Benedetti La Villa, the larger of the two, produces about 15,000 cases annually from more than 60 vineyard acres. It recently introduced its “Mosaico” line, named Adriano La Villa, with labels featuring decorative swaths from the mosaics.
The first, released in December 2021 for 60 euros, was a selection of their 2015 Amarone, made from the classic blend of local grapes: Corvina, Corvinone and Rondinella.
“The idea is to use our best wine and more structured grapes for a step up [in quality],” explains Benedetti.
In 2022, they followed up with a 2017 Amarone-like dry Veneto IGT Passito Rosso called Musivo, a 2019 Valpolicella Classico Superiore Ripasso (a method in which grape skins left over from making Amarone or Recioto are added to a young wine to boost its concentration) and a 2019 Valpolicella Classico Superiore, made without drying the grapes and priced at only 9 euros.
Franchini, who produces about 2,000 cases from 12 acres, has gone some steps further.
In addition to making classic Valpollicella appellation reds, Franchini has long cultivated a range of international grapes and experimented with complex blends.
With the idea of using a selection of varieties as broad as ancient Rome’s empire, he has produced 150 cases each of two mosaic-branded wines. In December, Franchini released his 2021 Candidus Veneto IGT Bianco made with seven white varieties—nearby Soave’s Garganega, Saorin, Fernanda (aka Cortese), Riesling, Chardonnay, Pinot Bianco and Muscat—partly from vines that had to be transplanted from the excavation site to a new vineyard. Priced at 35 euros, the wine is labeled with a villa mosaic portrait of a bearded man.

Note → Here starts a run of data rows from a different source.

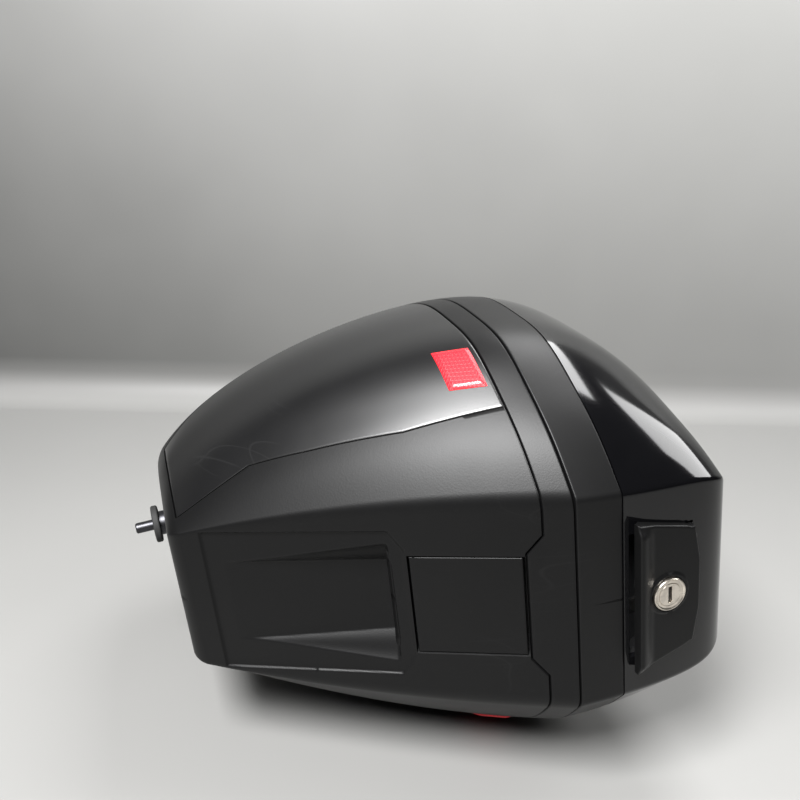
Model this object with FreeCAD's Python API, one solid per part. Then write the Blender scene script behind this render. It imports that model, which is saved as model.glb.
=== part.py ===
import FreeCAD, Part
import math
import os
from FreeCAD import Vector as V

os.makedirs("parts", exist_ok=True)

# ---- driving dimensions, millimetres -------------------------------------
# Heights below are counted from the underside of the case. The finished
# pieces are lifted by PEG_DROP, so that the part's origin is the shoulder of
# the mounting peg.
PEG_DROP = 12.0
SEAM = 214.0
LID_HEIGHT = 120.0
REAR_SEAM = -237.0
FRONT_SEAM = 124.0
SEAM_HALF = 150.0
RIDGE_SEAM = 69.1
REAR_SLOPE = 0.559
WALL = 4.6
SKIN = 2.3
BAND_LOW = 199.0
BASE_TOP = 213.4
LID_LOW = 214.6
GLOSS_LOW = 241.5
HINGE_Y = 132.0
HINGE_X = (20.0, 46.0)
FLAP_Z = 159.0
FLAP_HALF = 33.2
LOCK_Z = 267.0
LOCK_R = 10.5
LEVER_PIN = (-243.5, 286.0)

# half outline of the seam, from the rear ridge round to the front centre
SIDE = [(70, -237), (99.8, -212.8), (123.6, -185.1), (143.5, -154), (151, -118),
        (153.5, -80), (148, -44.5), (138.5, -9), (126, 27), (109, 61),
        (86, 94), (52, 118)]


def base_levels(z):
    """Rear line, front line, ridge half width and half width of the base."""
    t = max(0.0, (SEAM - z) / SEAM)
    rear = REAR_SEAM + REAR_SLOPE * (SEAM - z)
    front = FRONT_SEAM - 36 * t ** 2.3 - 16 * t ** 9
    ridge = RIDGE_SEAM - 22.1 * t ** 2.16
    half = SEAM_HALF * math.sqrt(1 - 0.871 * t ** 1.5)
    return rear, front, ridge, half


def lid_levels(z):
    """The same four figures for the lid."""
    v = (z - SEAM) / LID_HEIGHT
    u = min(1.0, max(0.0, v))
    rear = REAR_SEAM - 21.3 * v * (1 - v) + 72 * u ** 13
    front = FRONT_SEAM - 30 * u ** 2.5 - 64 * u ** 12
    ridge = RIDGE_SEAM - 6 * u - 35 * u ** 8
    half = SEAM_HALF * math.sqrt(1 - 0.915 * u ** 2.2)
    return rear, front, ridge, half


def seam_steps():
    """Spacing of the outline's points, shared by every level."""
    pts = SIDE + [(0, 124)] + [(-x, y) for x, y in reversed(SIDE)]
    steps = [0.0]
    for a, b in zip(pts, pts[1:]):
        steps.append(steps[-1] + math.hypot(b[0] - a[0], b[1] - a[1]))
    return steps


STEPS = seam_steps()


def outline(levels, z, off):
    """Closed outline: straight rear facet and one curve round the rest."""
    rear, front, ridge, half = levels
    rear -= off
    front += off
    ridge += 0.45 * off
    half += off
    side = []
    for x, y in SIDE:
        if y < -95:
            px = ridge + (x - 70) * (half - ridge) / 84.0
        else:
            px = x * half / 154.0
        py = rear + (y + 237) * (front - rear) / 361.0
        side.append(V(px, py, z))
    pts = side + [V(0, front, z)]
    pts += [V(-p.x, p.y, z) for p in reversed(side)]
    curve = Part.BSplineCurve()
    curve.interpolate(Points=pts, Parameters=STEPS)
    return Part.Wire([curve.toShape(), Part.makeLine(pts[-1], pts[0])])


def box(x0, y0, z0, x1, y1, z1):
    return Part.makeBox(x1 - x0, y1 - y0, z1 - z0, V(x0, y0, z0))


def slab(low, high):
    return box(-260, -360, low, 260, 360, high)


def base_body(off=0.0, drop=0.0, low=0.0, high=SEAM):
    """Solid form of the base, grown by off and raised by drop."""
    steps = [s * SEAM for s in (0, 0.047, 0.131, 0.28, 0.514, 0.748, 1, 1.04)]
    wires = [outline(base_levels(z), z + drop, off) for z in steps]
    return Part.makeLoft(wires, True, False).common(slab(low, high))


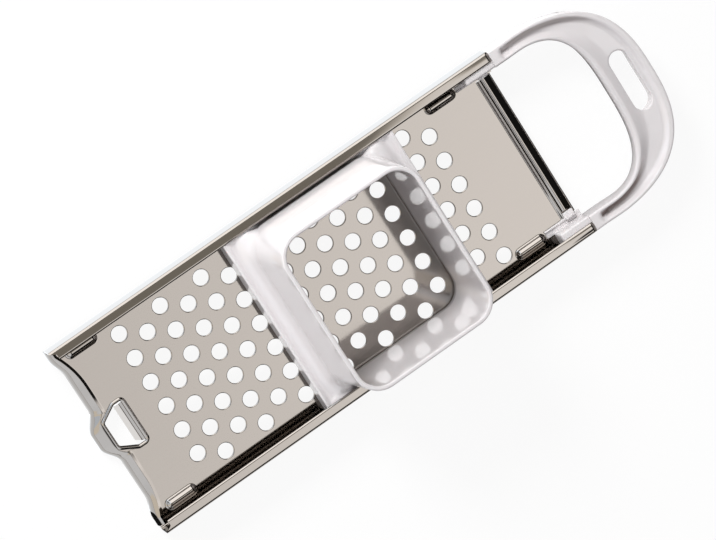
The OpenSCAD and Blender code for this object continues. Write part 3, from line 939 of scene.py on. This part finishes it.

He followed up in April with a Verona IGT Rosso from the 2018 vintage called Imperium XXI, which bears a villa mosaic portrait of a woman. It’s a big Amarone-like wine made from 21 varieties that undergo 60 days of drying before a long process of fermentation and maceration. In addition to Valpolicella’s classic mix of grapes, it includes Merlot, Cabernet Sauvignon, Cabernet Franc, Pinot Noir, Sangiovese and Teroldego, just to name a few. Its price straight from the winery is an imperial 200 euros.
To launch the wine, Franchini hosted a small lunch in Negrar featuring a menu inspired by ancient Rome.
Chef Angelo Zantedeschi, owner of the seafood-focused restaurant Casale Spighetta in Negrar, consulted regional archaeologists to develop the dishes, which included two preparations of eel: one marinated in vinegar and then sprinkled with his homemade garum (the strong fermented anchovy sauce of antiquity), and the other cooked over wood embers with a marinade of honey and bay leaf.
Wild local greens, wild asparagus and wild herbs were sprinkled throughout the dishes, which also included a salad of heirloom wheat. Instead of bread, there was unleavened wood-grilled focaccia from milled farro. Dessert was dried fruits stuffed with fresh goat cheese and nuts. (The Romans apparently didn’t go for pâtisserie.)
We didn’t lounge on sofas and pick from platters with fingers and spoons but had modern table service brought out in courses. In this chef’s hands, ancient Rome tasted so fresh and delicate that it makes me hungry thinking about it. I’m glad to know Zantedeschi will keep some of these items on his restaurant’s menu and even prepare similar tastings with advance notice.
As for the wines—served in glasses and not Roman bowls—they were clearly modern.
As Valpolicella has undergone a boom in recent decades, improvements in winemaking have erased the rusticity of wines that were often hampered by oxidation. Neither the Benedettis nor Franchini are nostalgic for historic winemaking. Neither winery is experimenting with Roman-style amphorae; they both ferment wines in stainless steel tanks and use oak barrels for aging. For now, they are doing what so much wine marketing does: make us dream.
“There’s been a lot of enthusiasm about the villa, especially among foreigners,” says Benedetti, adding, “They don’t have all that we have in Italy.”